Sevinmek güzel şey; "eninde sonunda futbol işte" diye nihai kertede küçümsediğimiz olaylar milyonlarca insanın aynı anda mutluluğu tatmasına vesile oluyorsa ciddiye almak gerekir. Galatasaray camiası sevinirken, Fenerbahçe'nin üzüntüsünü hatırlamalı, onu onore etmeliydi; belki böylece gelecek sezonlara akseden yeni bir centilmenlik ruhunun temelleri atılacak, rekabetin ille de küfür ve hakaretle sürdürülmeyeceği hatırlanacaktı.

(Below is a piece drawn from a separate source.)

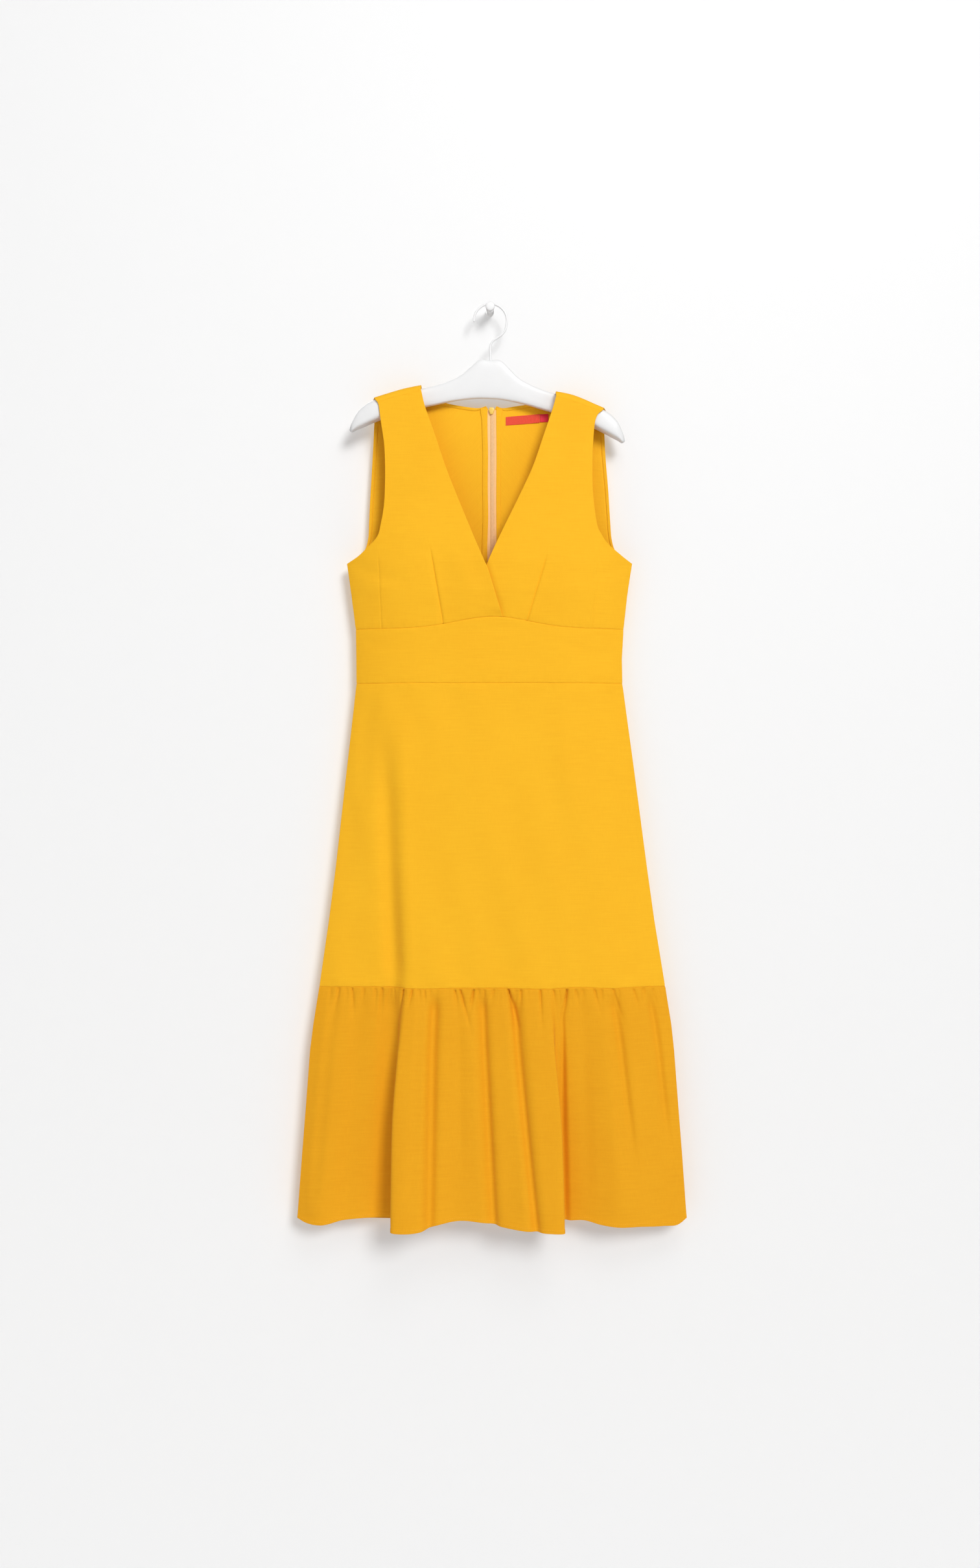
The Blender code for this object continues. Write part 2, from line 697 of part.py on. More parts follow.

Hasmını onursuzluğa sürükleyeceği düşünülen bir başarının, başarı yerine başka bir şeyle isimlendirilmesi gerektiğini artık anlamalıyız; başkalarını incitecek bir sevinç gösterisi sevinmekten başka bir şeydir. Anadolu'da hâlâ âdettir: Düğün yapılacağı zaman, yakın geçmişte yakınını kaybeden komşulardan izin istenir en azından.

İnşallah bu büyük fırsat henüz kaçmamıştır ve Galatasaray'ın eşine az rastlanır şartlarda kazandığı başarıyı, centilmenlik çerçevesi içinde bir "beraber yaşama edebi"ne dönüştürecek adımlar atılır. Zihnimizde yaşattığımız Galatasaraylılık ruhuna en çok yakışan da bu vadide bir şeyler yapmak, yeni bir çığır açmak olacaktır.